Agreed, with a 12 megapixel camera I never felt printing anything over 16 x 20 was acceptable, even with my 22 megapixel 5dmk2 I don't go much larger than 20 x 30.
It all depends on how closely you're viewing them. We have a bunch of photos shot with a 5D (12MP) printed about four feet tall. They look great from a normal viewing distance. Of course, when you put your face six inches away, you can start to see some digital artifacts (stair stepping, etc.) but that's not a problem.
The maximum necessary resolution is related to the intended viewing distance.
"The standard definition of normal visual acuity (20/20 vision) is the ability to resolve a spatial pattern separated by a visual angle of one minute of arc." From that the maximum resolvable dot size can be calculated for a given viewing distance.
20/20 is actually pretty bad eyesight. It's "normal vision", not perfect vision, and when my eyes are "corrected" to 20/20, they're about a quarter-diopter shy of maximal acuity. There is a huge difference to my eyes between pictures printed at a 200-line screen and one printed at a 150-line screen (all other things, like stock and varnish being equal) at a distance of more than one metre (from head-height on a couch to the magazine at the far end of a coffee table). If I were printing from a 12MP original at about four feet tall, I'd certainly run the source through something like Genuine Fractals Print Pro (even a good giclee pattern can't make up for squared-off curves). At four feet in the long dimension (giving a realistic viewing distance of about six feet) I'd notice raggedness at a glance at less than about 80ppi -- but then the dye clouds from a 4x5 negative printed at that size would drive me batty as well.
The one company that seems to have a clue about this is actually Apple. The iPhone 4 has a 5mp camera in it. Some pundits say things like "I wish it had 8 megapixels or more". In doing so, they show their complete ignorance.
Most people couldn't tell the difference between 5 and 8 megapixels. What 8 megapixels buys you is larger files, more noise and slower processing (on a sensor this small). The size of the pixels matter. It's one reason DSLR images tend to be so much better: they have hugely bigger pixels.
I'd love to see more good 5-8mp point and shoot cams rather than these ridiculous 14+ mp noise factories.
I bought the N86 because I realized I never have my camera when I want it, and I always have my cellphone (GPS was nice, but the killer app for me was the 8mp camera).
Canon, Nikon and Panasonic reduced the number of pixels or kept them the same in their high end small sensor compacts. (Canon G11: 10 MP down from 14.7 MP in the predecessor; Canon S90 and S95: 10 MP; Nikon P7000: 10 MP down from 13.5 in the predecessor; Panasonic LX5: the same 10 MP as the 2006 model and a slightly bigger sensor.)
The newest iPhone has a tiny 1/3.2" sensor, those high end compacts usually have 1/1.7" sensors, that’s quite a bit more than double the area. Their pixels are consequently a bit bigger. If Apple made the right decision Canon, Nikon and Panasonic must have, too.
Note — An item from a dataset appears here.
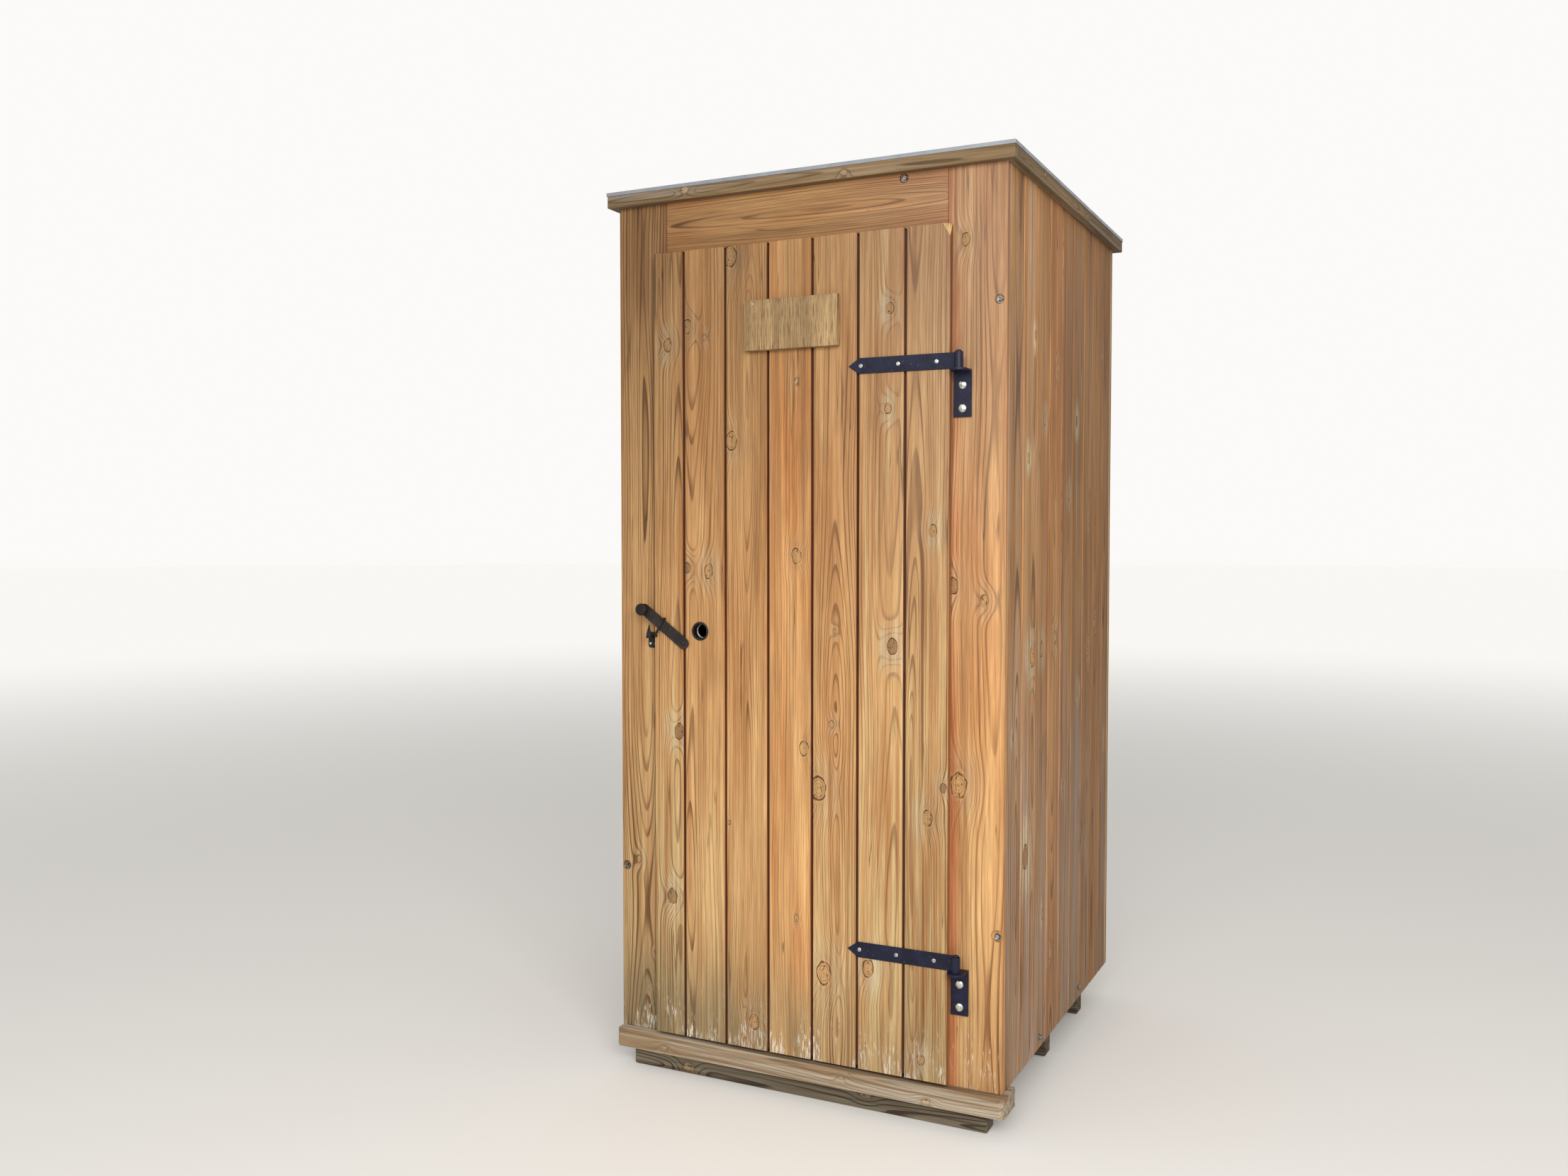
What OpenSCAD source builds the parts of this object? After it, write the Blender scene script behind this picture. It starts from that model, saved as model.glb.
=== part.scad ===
// A small wooden outhouse: a narrow hut of upright matched boards on a light
// timber frame, with an overlaid board door, plate pintles, strap hinges and
// a drop latch. Units are millimetres. The ground is z = 0 and the front
// faces -Y. The origin is under the middle of the middle bearer.

/* [Walls] */
// Width over the outside of the side walls
body_w = 1000; // [850:10:1400]
// Depth over the outside of the front and back boards
body_d = 1040; // [800:10:1500]
// Length of the upright wall boards
wall_h = 2070; // [1900:10:2400]
// Thickness of the wall boards
board_t = 20; // [16:1:28]
// Width that one matched wall board covers
board_cover = 115; // [90:1:150]
// Width of the shadow joint between two wall boards
wall_joint_w = 4; // [2:0.5:8]
// Depth of the shadow joint between two wall boards
wall_joint_d = 6; // [2:0.5:9]
// Depth of the joint seen on the inner face of the boards
inner_joint_d = 1.5; // [0.5:0.5:3]
// Size of the eased edges along the shadow joints
joint_ease = 1.5; // [0.5:0.5:3]
// Width of each front corner board
corner_board_w = 137; // [110:1:200]
// Height of the board over the doorway
header_h = 145; // [110:1:220]

/* [Base] */
// Width of the bearers under the floor
bearer_w = 50; // [40:1:80]
// Height of the middle and back bearers
bearer_h = 95; // [80:1:160]
// Distance from the back of the hut to the back bearer's middle
bearer_back_in = 180; // [60:5:250]
// Distance that the bearers stay in from each side
bearer_inset = 35; // [25:1:90]
// Height of the sill under the front boards
sill_h = 45; // [30:1:60]
// Distance that the sill stands out from the front boards
sill_proud = 30; // [15:1:60]
// Distance that the sill runs back under the floor
sill_back = 60; // [45:1:120]
// Distance that the sill runs past the right side
sill_overrun = 12; // [0:1:40]
// Size of the bevels worn on the sill's front corners
sill_bevel = 12; // [4:1:20]
// Fall of the sill's worn top edge towards the front
sill_fall = 4; // [1:1:10]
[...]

They get it and they know that at least their best informed customers (those who actually buy high end small sensor compacts) will also get it. They are probably only (unnecessarily) afraid of the general public, all those who buy the cheapo point and shoots. If you are willing to pay you get appropriate pixel densities.
I have a Canon S90 and couldn't be happier with it. It had fewer megapixels than several other, cheaper cameras, but use is bearing out that the reviews were correct... they're fewer, but they're better.
You might want to reverse that order:
"If Apple made the right decision Canon, Nikon and Panasonic must have, too."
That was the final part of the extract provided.